BRITISH EMBASSY, ROME
// ROME, ITALY
In 1946 the British Embassy in Rome was blown up by political terrorists and for the next 25 years the Villa Wolkonsky served as a temporary embassy. In 1959, after a number of unsuccessful planning applications by the Ministry of Works, Basil Spence was commissioned to design a new embassy and 14 staff flats. The building was inaugurated in September 1968 while the chancery was officially opened in September 1971.
The Embassy is a two-storey, square plan building, supported on pilotti (pillars) and built around a courtyard. The ceremonial approach is from Via XX Settembre. The entrance walkway runs above the main pool and continues beneath the chancery building to the central courtyard and main staircase.
The site and the surrounding architecture played a key role in the design of the building. Spence felt very strongly that the chancery should be respectful of the surrounding architecture. The site, next to Michelangelo’s Porta Pia within the Aurelian Wall, was scheduled as private park area.
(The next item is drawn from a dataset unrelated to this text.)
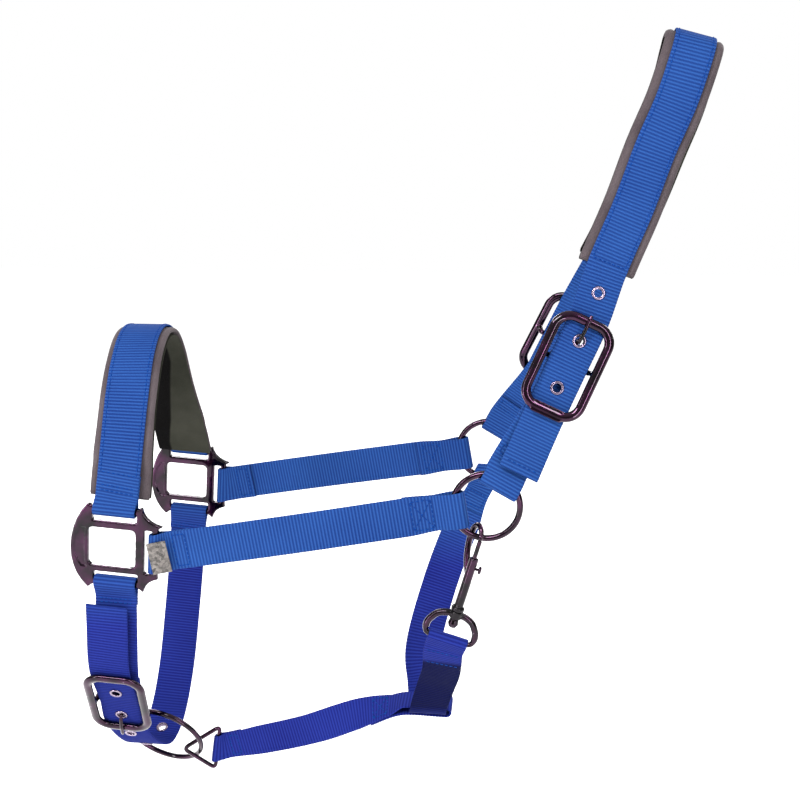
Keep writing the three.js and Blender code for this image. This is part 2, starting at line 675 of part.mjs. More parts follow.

Spence’s decision to raise the building on pilotti (pillars) was taken so that it did not obscure the gardens.
“I have as a neighbour on this site a building by Michelangelo – setting an embarrassingly high standard for any architect to meet!”
- Sir Basil Spence, speaking to the Daily Mail 30 May 1963
During construction a first century BC mosaic was discovered and transferred to the courtyard pool. An existing stable block, which is built against the Aurelian Wall, was turned into offices and staff accommodation. The 14 staff flats were ultimately not built.